Tougher Dollar Sledding Against the Euro and Yen
February 1, 2016
The strong dollar performance of 2015 carried over into the first month of 2016 against a large number of currencies. Appreciation last month was most pronounced against commodity sensitive currencies and emerging economy monies and also included the performances against the Swiss franc and sterling.
The dollar’s two most influential relationships moved only slightly on balance last month, however. The dollar rose 0.8% against the yen and was showing a significant decline for the month until the Bank of Japan’s surprise announcement on the final day, heralding the adoption of a negative Japanese overnight money rate to become effective in the middle of this month. Moreover, the dollar rose only 0.3% against the euro despite a halving of the 10-year German bund yield during January.
The role of oil partly explains why the dollar isn’t rising faster against the yen or euro. The U.S. economy is exhibiting less stimulus to personal consumption from cheaper oil than drag to energy sector investment. Japan especially but also the eurozone and unlike the United States stand unambiguously to benefit from cheaper energy, both in terms of impact on economic growth and also because they already run sizable current account surpluses, which are getting larger as a result.
The dollar’s weaker-than-anticipated performances against the euro and yen are sell-inflicted to a large extent. America is going through a period of self-doubt to a greater degree than any time since the days of malaise almost 40 years ago. Trust is way down in the country’s critically important institutions like Congress, the Supreme Court, the two main political parties, the Federal Reserve, law enforcement, Wall Street, colleges, health providers, big business, and the country’s youth. There is an epidemic of deaths from drug overdoses, and prisons are overcrowded and increasingly unaffordable. The dark side appeal of the Sanders, Trump and Cruz presidential candidacies have U.S. citizens of the center and a lot of international investors worried about what will be safe come 2017. The whole basis of U.S. exceptionalism is on trial, namely that the public welfare is best served within an economic system governed by laws, not people, and reliant on market forces to make the essential decisions about what to produce, how best to make things, and the distribution of what gets made.

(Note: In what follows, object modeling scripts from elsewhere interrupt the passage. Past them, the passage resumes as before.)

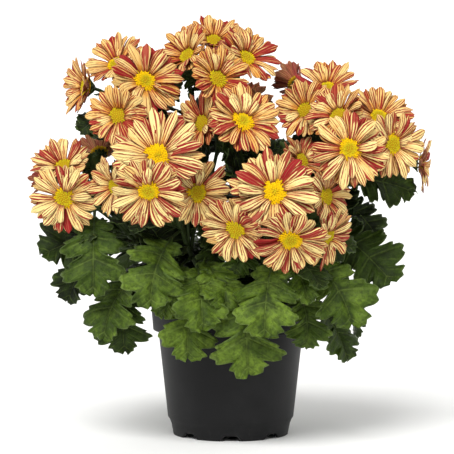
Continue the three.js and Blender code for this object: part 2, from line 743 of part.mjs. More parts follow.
const wood = stems.map((stem) => {
  const { main, shoots, stalks } = shootsOf(stem);
  const s = stemSize;
  const tubes = [
    tubeAlong(main, evenStations([s.mainRadius, s.mainRadius * 0.95, s.crownRadius]), 6),
    ...shoots.map((curve) => {
      const taper = [0, 1, 2, 3].map((i) => THREE.MathUtils.lerp(s.lateralRadius, s.lateralTipRadius, i / 3));
      return tubeAlong(curve, evenStations(taper), 5);
    }),
    ...stalks.map((curve, i) => {
      const length = curve.getLength();
      const calyx = stem.blooms[i].radius * s.calyxShare;
      const stalk = [0, 0.5].map((t) => [t, s.stalkRadius - 0.2 * t]);
      return tubeAlong(curve, [...stalk, [1 - calyx / length, 1.4], [1, calyx]], 4);
    }),
  ];
  tubes.forEach((tube) => take(tube, stem.name));
  return { tubes, curves: [main, ...shoots, ...stalks], leaves: [] };
});

const blooms = stems.flatMap((stem) => stem.blooms);
blooms.forEach((bloom, i) => placeBloom(bloom, 100 + i));
blooms.toSorted((a, b) => b.radius - a.radius).forEach(fillBloom);

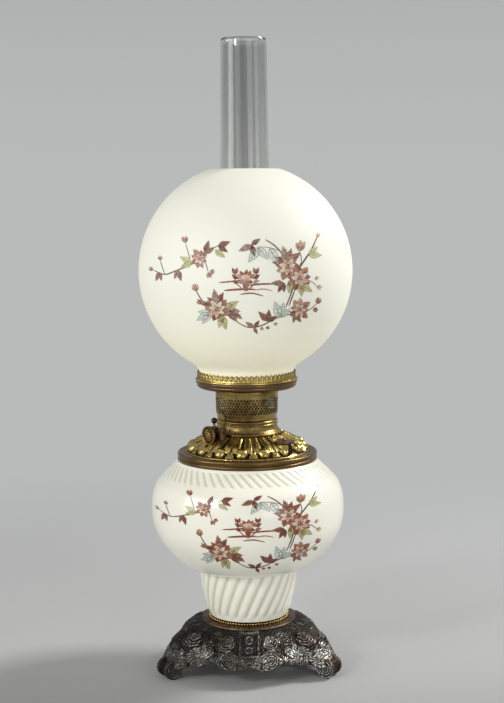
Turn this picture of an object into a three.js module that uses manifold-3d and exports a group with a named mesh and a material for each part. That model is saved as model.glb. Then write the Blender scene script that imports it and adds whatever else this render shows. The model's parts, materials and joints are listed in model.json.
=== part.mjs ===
// Parlor lamp: cast openwork stand, opal glass vase, lift-out oil font, centre draught burner and ball shade.
// Millimetres, +Z up. The floor is z = 0, the lamp's axis is the Z axis and its front faces -Y.
import * as THREE from 'three';
import { mergeVertices } from 'three/addons/utils/BufferGeometryUtils.js';
import Module from 'manifold-3d';

const wasm = await Module();
wasm.setup();

// Fits shared by the whole lamp
const SEAT_GAP = 0.3;
const RUNNING_GAP = 0.35;
const CUT_OVERRUN = 3;
const WELD_DISTANCE = 0.00003;
const NORMAL_STEP = 0.01;

// Cast base
const BASE_RADIUS = 86;
const BASE_SHOULDER_HEIGHT = 51;
const BASE_RING_HEIGHT = 53;
const BASE_RING_RADIUS = 48;
const BASE_RING_HOLE_RADIUS = 36;
const BASE_WALL = 3.6;
const BASE_SPOKE_WIDTH = 8;
const BASE_SPOKE_DEPTH = 3.4;
const BASE_HUB_RADIUS = 10;
const BASE_HUB_DEPTH = 8;
const FOOT_RADIUS = 10.3;
const FOOT_SPREAD = 11.2;
const FOOT_THICKNESS = 7;

// Rod that clamps the vase to the base
const ROD_RADIUS = 4;
const ROD_TAIL = 8;
const WASHER_RADIUS = 11;
const WASHER_THICKNESS = 1.4;
const NUT_RADIUS = 7.5;
const NUT_HEIGHT = 5.5;
const CLAMP_PLATE_RADIUS = 30;
const CLAMP_PLATE_THICKNESS = 2.2;
const CLAMP_AIR_RADIUS = 4.5;
const CLAMP_AIR_PITCH_RADIUS = 15;

// Beaded ring under the vase
const BEAD_RING_RADIUS = 42.9;
const BEAD_RING_HEIGHT = 4;
const BEAD_RELIEF = 0.5;

// Opal glass vase
const VASE_HEIGHT = 170.6;
const VASE_BELLY_RADIUS = 104.4;
const VASE_FOOT_HOLE_RADIUS = 20;
const VASE_FLOOR = 5;
const VASE_LIP_INNER_RADIUS = 68.6;
const VASE_LIP_OUTER_RADIUS = 72.4;
const VASE_LIP_HEIGHT = 4.8;
const STEM_RIB_DEPTH = 0.8;

// Collar ring on the vase's mouth
const COLLAR_RADIUS = 75.6;
const COLLAR_HEIGHT = 9.8;
const COLLAR_HOLE_RADIUS = 64.5;
const COLLAR_LEDGE_DROP = 2.2;
const COLLAR_WEB = 2.2;

// Oil font that hangs in the collar ring
const FONT_FLANGE_RADIUS = 67;
const FONT_FLANGE_THICKNESS = 1.9;
const FONT_DOME_HEIGHT = 21.6;
const FONT_NECK_SEAT_RADIUS = 36.8;
const FONT_BOWL_RADIUS = 62.8;
const FONT_BOWL_DEPTH = 93;
const FONT_WALL = 1.2;
const BOSS_LIFT = 1.5;
const LEAF_LIFT = 1.1;

// Draught tube, wick tube and wick
const DRAUGHT_RADIUS = 15.2;
const DRAUGHT_TAIL = 1.5;
const TUBE_WALL = 0.8;
const WICK_TUBE_RADIUS = 20.8;
const WICK_TUBE_DEPTH = 31;
const WICK_TOP_DROP = 10;
const WICK_LENGTH = 103;
const WICK_CARRIER_HEIGHT = 6;
const WICK_ARM_HEIGHT = 3;
const WICK_ARM_WIDTH = 5;

// Filler on the font's dome
const FILLER_DISTANCE = 53;
const FILLER_CAP_RADIUS = 11.3;
const FILLER_CAP_THICKNESS = 1.9;
const FILLER_KNOB_RADIUS = 2.4;
const FILLER_LANDING_HEIGHT = 15.3;
const FILLER_LANDING_THICKNESS = 4.5;
const FILLER_BORE_RADIUS = 7;
const FILLER_NECK_WALL = 1.2;
const FILLER_NECK_DEPTH = 8;
const FILLER_PLUG_DEPTH = 6;

// Burner collar and perforated burner body
const COLLAR_NECK_HEIGHT = 14.8;
const COLLAR_NECK_RADIUS = 36.6;
const COLLAR_NECK_BORE = 30.2;
const GALLERY_HEIGHT = 33.3;
const GALLERY_RADIUS = 33.5;
const GALLERY_WALL = 1;
const GALLERY_SKIRT_DEPTH = 9;
const GALLERY_HOLE_SIZE = 3;
const GALLERY_HOLE_PITCH = 8;
const GALLERY_HOLE_TOP_DROP = 11;

// Shade ring with its toothed crown
const PAN_HOLE_RADIUS = 29.5;
const PAN_LIP_RADIUS = 55.6;
const PAN_HEIGHT = 10.8;
const PAN_FLOOR = 1.6;
const SHADE_LEDGE_DROP = 1.2;
const SHADE_LEDGE_THICKNESS = 1.6;
const BURNER_TUBE_RISE = 6.5;
const CROWN_WALL = 1.5;
const CROWN_HEIGHT = 7;
const CROWN_TOOTH_LIFT = 2.2;
const FLAME_CONE_HEIGHT = 10;
const FLAME_CONE_MOUTH_RADIUS = 23.6;
const FLAME_CONE_WALL = 0.9;
const PRONG_WIDTH = 5;
const PRONG_THICKNESS = 0.7;
const PRONG_HEIGHT = 14;

// Flame spreader in the top of the draught tube
const SPREADER_STEM_DEPTH = 16;
const SPREADER_RISE = 4.5;
const SPREADER_CAP_RADIUS = 15.8;
const SPREADER_CAP_THICKNESS = 1.5;
const SPREADER_WALL = 1;

// Chimney
const CHIMNEY_HEIGHT = 368;
const CHIMNEY_BASE_RADIUS = 33.3;
const CHIMNEY_WALL = 1.9;

// Ball shade
const SHADE_RADIUS = 114.3;
const SHADE_WALL = 3;
const SHADE_FITTER_RADIUS = 50.8;
const SHADE_MOUTH_RADIUS = 38;
const SHADE_FITTER_HEIGHT = 13.5;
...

The U.S. is not alone in its soul-searching journey. The migrant issue is more severe in Europe. Monetary union without political or fiscal union creates considerable political animosity and economic under-performance. Japan has much worse demographical trends and an economic program that repeatedly has failed to deliver the goal of 2% inflation. China has run up enormous debt and faces intensifying strain as the government maintains political repression while trying to transition the economy from investment- and export-led growth to a consumption-driven expansion. What sets America apart is the relatively wider contrast with its own past. U.S. real GDP grew 3.7% per year over the 50 years through end-1999, but hasn’t expanded as much as 3.0% since 2005 or by 4% since 2000. The paradigm that lower inflation and stronger economic growth complement one another is now deeply questioned. The solution does not lie in the promises of “extreme” politicians, who are finding favor with angry voters. The skill-set of businessmen like Hoover, Carter, and George W. Bush did not transition well into managing presidential power for the greater good.
To be sure, U.S. growth is still outpacing growth in Europe and Japan, and the above anxieties are rather intangible factors. In foreign exchange, nonetheless, intangibles matter enormously. Among central banks, the Fed has become the object of the greatest doubt regarding the appropriateness of its planned interest rate path. U.S. real GDP expanded at a healthy 3.2% annual rate in the four years of the Carter Presidency, but perceptions about America’s direction and the government’s functionality in that period were poor. In a period of doubt about President Carter and an interest rate policy that was seemingly always behind the curve in the late 1970s, the dollar took its cue from intangibles like that rather than from GDP growth, and the currency lost a lot of ground.